### DIRECTIONS FOR THIS TASK
Quote all of the data below exactly, please.

### DATA EXCERPT
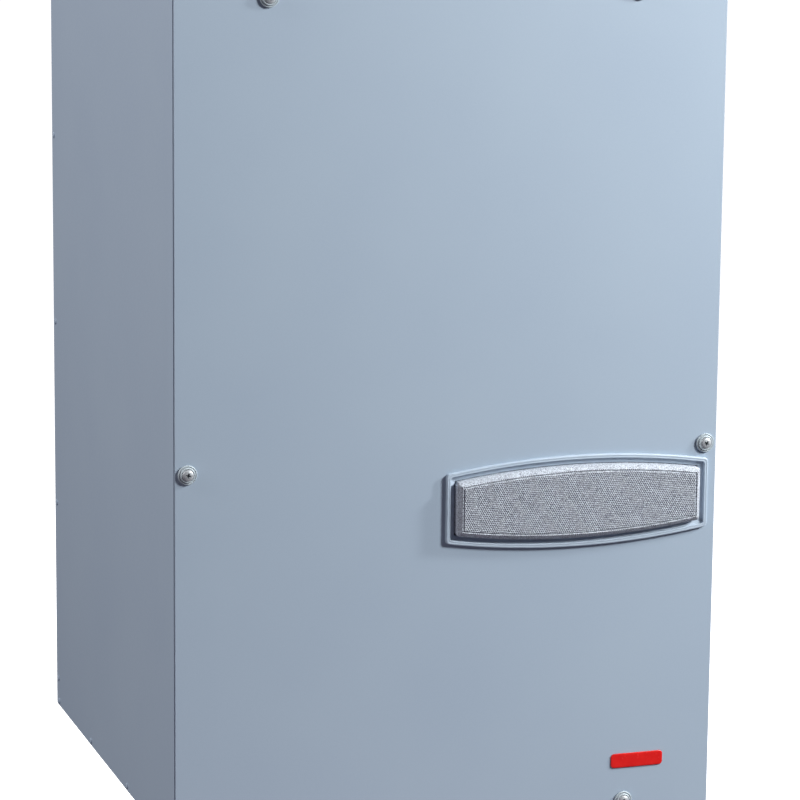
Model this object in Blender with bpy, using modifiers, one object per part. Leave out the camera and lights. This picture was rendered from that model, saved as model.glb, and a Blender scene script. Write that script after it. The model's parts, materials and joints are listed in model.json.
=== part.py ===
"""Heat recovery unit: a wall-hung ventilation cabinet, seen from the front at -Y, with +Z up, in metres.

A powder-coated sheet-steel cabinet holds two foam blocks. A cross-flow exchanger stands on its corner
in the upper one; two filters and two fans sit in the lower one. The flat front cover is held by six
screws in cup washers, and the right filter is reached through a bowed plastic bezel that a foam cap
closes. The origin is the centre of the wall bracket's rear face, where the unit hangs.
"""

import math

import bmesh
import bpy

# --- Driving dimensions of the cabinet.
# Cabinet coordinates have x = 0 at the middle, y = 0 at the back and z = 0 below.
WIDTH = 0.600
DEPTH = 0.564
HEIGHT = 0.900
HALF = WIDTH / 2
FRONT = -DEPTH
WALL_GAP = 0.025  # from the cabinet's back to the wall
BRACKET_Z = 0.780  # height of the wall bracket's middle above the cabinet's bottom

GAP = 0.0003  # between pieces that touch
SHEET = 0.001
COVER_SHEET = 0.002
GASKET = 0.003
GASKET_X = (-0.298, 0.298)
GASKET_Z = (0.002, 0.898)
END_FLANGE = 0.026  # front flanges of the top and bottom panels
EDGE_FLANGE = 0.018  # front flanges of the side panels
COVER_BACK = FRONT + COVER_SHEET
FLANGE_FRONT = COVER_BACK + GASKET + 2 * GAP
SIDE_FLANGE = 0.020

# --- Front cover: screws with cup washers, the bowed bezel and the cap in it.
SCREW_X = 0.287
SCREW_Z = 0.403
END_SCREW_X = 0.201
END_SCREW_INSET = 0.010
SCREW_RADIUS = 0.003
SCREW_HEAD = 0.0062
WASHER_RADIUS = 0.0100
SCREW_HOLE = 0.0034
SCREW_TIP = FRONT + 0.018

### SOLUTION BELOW
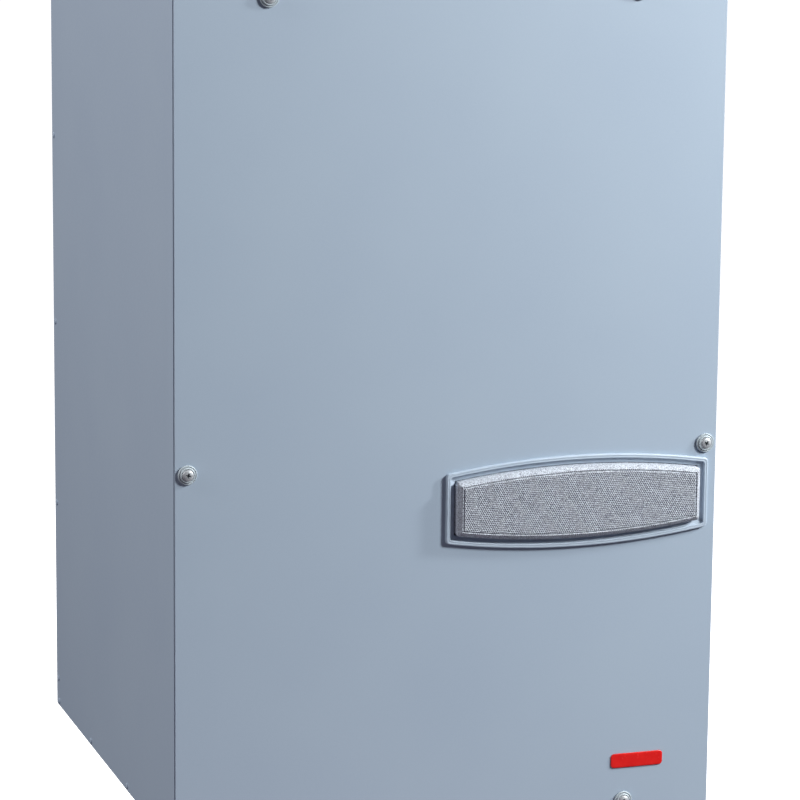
Model this object in Blender with bpy, using modifiers, one object per part. Leave out the camera and lights. This picture was rendered from that model, saved as model.glb, and a Blender scene script. Write that script after it. The model's parts, materials and joints are listed in model.json.
=== part.py ===
"""Heat recovery unit: a wall-hung ventilation cabinet, seen from the front at -Y, with +Z up, in metres.

A powder-coated sheet-steel cabinet holds two foam blocks. A cross-flow exchanger stands on its corner
in the upper one; two filters and two fans sit in the lower one. The flat front cover is held by six
screws in cup washers, and the right filter is reached through a bowed plastic bezel that a foam cap
closes. The origin is the centre of the wall bracket's rear face, where the unit hangs.
"""

import math

import bmesh
import bpy

# --- Driving dimensions of the cabinet.
# Cabinet coordinates have x = 0 at the middle, y = 0 at the back and z = 0 below.
WIDTH = 0.600
DEPTH = 0.564
HEIGHT = 0.900
HALF = WIDTH / 2
FRONT = -DEPTH
WALL_GAP = 0.025  # from the cabinet's back to the wall
BRACKET_Z = 0.780  # height of the wall bracket's middle above the cabinet's bottom

GAP = 0.0003  # between pieces that touch
SHEET = 0.001
COVER_SHEET = 0.002
GASKET = 0.003
GASKET_X = (-0.298, 0.298)
GASKET_Z = (0.002, 0.898)
END_FLANGE = 0.026  # front flanges of the top and bottom panels
EDGE_FLANGE = 0.018  # front flanges of the side panels
COVER_BACK = FRONT + COVER_SHEET
FLANGE_FRONT = COVER_BACK + GASKET + 2 * GAP
SIDE_FLANGE = 0.020

# --- Front cover: screws with cup washers, the bowed bezel and the cap in it.
SCREW_X = 0.287
SCREW_Z = 0.403
END_SCREW_X = 0.201
END_SCREW_INSET = 0.010
SCREW_RADIUS = 0.003
SCREW_HEAD = 0.0062
WASHER_RADIUS = 0.0100
SCREW_HOLE = 0.0034
SCREW_TIP = FRONT + 0.018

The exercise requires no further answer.